De Waal does not say what forms of human morality are not legacies of, or continuations of, the characteristics of the great apes. I suggest the following, which are therefore virtually exclusively human.
First is the notion of a "character virtue," such as honesty, bravery, piety, considerateness, trustworthiness, cleanliness, and the like. These are supremely moral virtues and although they generally promote prosocial ends, they are not Helping or Hurting, and do not depend on empathy or sympathy. I am honest because it is the right way to be, not because I care about other people.

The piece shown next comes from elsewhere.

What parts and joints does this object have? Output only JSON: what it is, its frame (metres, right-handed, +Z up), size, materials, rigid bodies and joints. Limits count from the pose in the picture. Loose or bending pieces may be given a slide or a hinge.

Second is the notion that there are social norms, and it is right and good that individuals follow these norms, and it is right and good that we punish people who violate these norms, even when it is costly to do so. The notion that we "obey the rules" of society even when it is costly to do so, and even if we can profit by violating these norms, is a distinctly human form of morality. It also accounts for why humans treat social conventions (e.g., what forms of food and clothing are permissible, who is allowed to marry whom) as within the realm of the moral, although they may be arbitrary from the point of view of Helping and Hurting.
Wonderful read; very well written.
This book was lent to me by a friend, and after reading I felt it necessary to purchase my own copy. I would have never made this choice, this text is completely outside my normal reading genres, but I'm very glad I did. Frans de Waal provides and extremely well written thesis on his views of morality in humans, his views are then analyzed by others, and closes with his response. I haven't read his other text Good Natured, but intend to do so.
It is important to note that I am in no way highly educated in the fields of primatology, anthropology, or philosophy; my background is in math and computer science; so I came to this book with a certain ignorance.